«То, что Кант в своей полемике против старой метафизики устранил эти предикаты из души и духа, следует рассматривать как великий результат, но „почему?“ в его случае совершенно ошибочно».
А об антиномиях он говорит (Сочинения VI, с. 105):
«Но теперь, действительно, доказательства, которые Кант приводит для своих тезисов и антитезисов, следует считать просто мнимыми доказательствами, поскольку то, что должно быть доказано, всегда уже содержится в предпосылках, из которых оно предполагается, и только с помощью пролитической апагогической [косвенное доказательство путем демонстрации ложности противоположного – wp] процедуры создается видимость опосредования». (Ср. Гегель, Werke III, pp. 216—226, 274—279 и критику Шопенгауэра в Welt als Wille und Vorstellung, op. cit. pp. 583—594).
Последний совершенно правильно говорит, что третья и четвертая антиномии тавтологичны. Вторая антиномия довольно проста. Дискретная составная субстанция, конечно, может состоять только из частей, а некомпозитная субстанция должна быть простой, но делимой, если она непрерывно заполняет пространство. (Но вопрос о том, является ли материя дискретно составной или непрерывно делимой, никогда не может быть решен априори, а только путем индукции. – Поэтому из антиномий остается вопрос о том, конечен или бесконечен мир в пространстве, времени и причинности. Здесь важно, приписывает ли человек миру трансцендентную реальность или нет. Если да, то бесконечность мира становится невозможной во всех трех отношениях; ведь реальная и совершенная бесконечность была бы противоречием. Такова позиция защитника тезиса, и только с этой позиции он строит свои аргументы. Защитник антитезиса, напротив, стоит на противоположной точке зрения, отрицающей трансцендентную реальность мира; только с этой точки зрения, как показывает Шопенгауэр на страницах 592—594, его аргументы приемлемы.1 Таким образом, кантовская точка зрения, отнюдь не являясь решением антиномии, представляет собой лишь предпосылку одной стороны, а общая точка зрения – другой. Отсюда следует, что на самом деле антиномии нет ни с кантовской, ни тем более с общей точки зрения, а есть только видимость антиномии из-за смешения обеих точек зрения. Настолько очевидно, что Кант придумал эти антиномии ради своего собственного решения, к тому же неудачного, что невозможно понять, как можно было с разных сторон придавать им столь большое значение или как Гегель мог настаивать, после своего собственного суждения, что противоречие доказано как нечто необходимое антиномиями Канта и что эту истину осталось перенести только с четырех космологических антиномий на все остальные вещи.

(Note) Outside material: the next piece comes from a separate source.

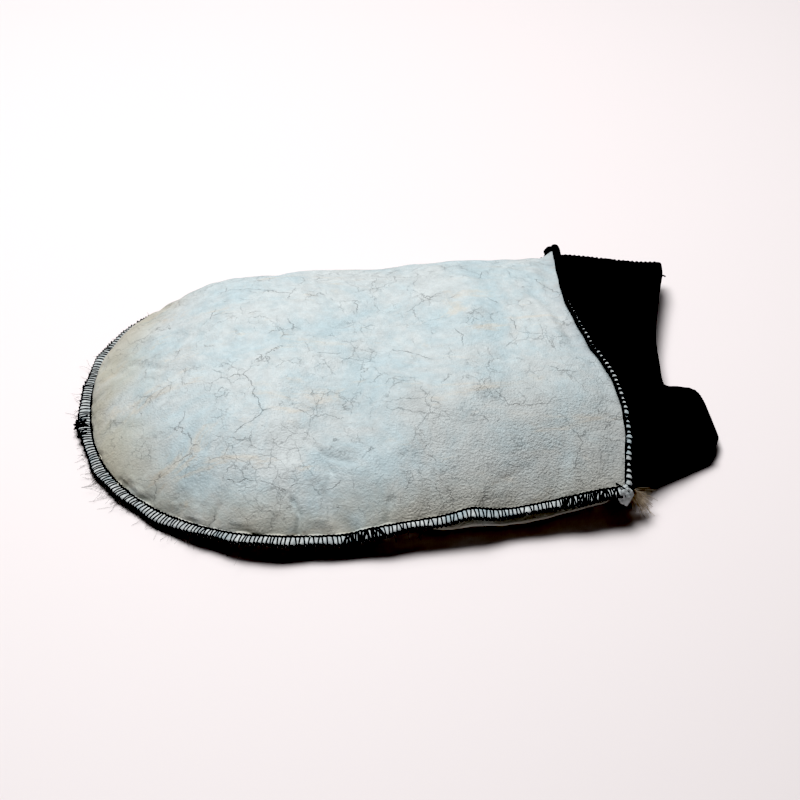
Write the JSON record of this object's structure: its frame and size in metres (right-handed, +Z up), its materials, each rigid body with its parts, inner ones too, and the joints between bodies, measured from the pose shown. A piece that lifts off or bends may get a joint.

Но давайте рассмотрим, что такое антиномии в глазах самого Канта. Он объявляет их заблуждениями рассудка и, разумеется, неразрушимыми (необходимыми) заблуждениями, поскольку рассудок не в состоянии освободиться от них непосредственно, а лишь опосредованно, через реализацию трансцендентальной идеальности пространства, времени и причинности. Поддавшись инстинктивной видимости объективности, интеллект тем самым попадает в противоречие, которое состоит в том, что обе стороны кажущегося противоречия утверждаются как ложные (только через косвенные доказательства как истинные). Но, открыв трансцендентальную идеальность мира, интеллект получает новое родовое понятие, которое сводит казавшееся ранее общим противопоставление тезиса и антитезиса к частному. Как только противоречие становится конкретным, оно перестает быть противоречивым; пропозиция исключенного третьего (что мир должен быть либо конечным, либо бесконечным), таким образом, перестает быть применимой к нему, поскольку теперь уже найден allo genos [другой род – wp], и противоречие оказалось лишь кажущимся, несуществующим. В этом нет ничего от диалектических принципов Гегеля. Далеко не разум подходит к противоречию, с которым может справиться понимание, и осуществляет умозрительное объединение его, все решение затруднения исходит скорее от понимания, осуществляется чисто по правилам формальной логики понимания и заканчивается тем, что единство противоречивого выдается за осуществленное, а противоречие представляется лишь кажущимся, возникающим из неполноты знания и отменяемым завершением знания. Если, тем не менее, Кант представляет антиномии как непосредственно неуничтожимую видимость, то только потому, что практический инстинкт eo ipso вынужден воспринимать мир как реальность, и это практическое инстинктивное убеждение не может быть уничтожено никаким исправлением со стороны рассудка. Но этот инстинкт практически необходим, потому что без него мы бы умерли с голоду.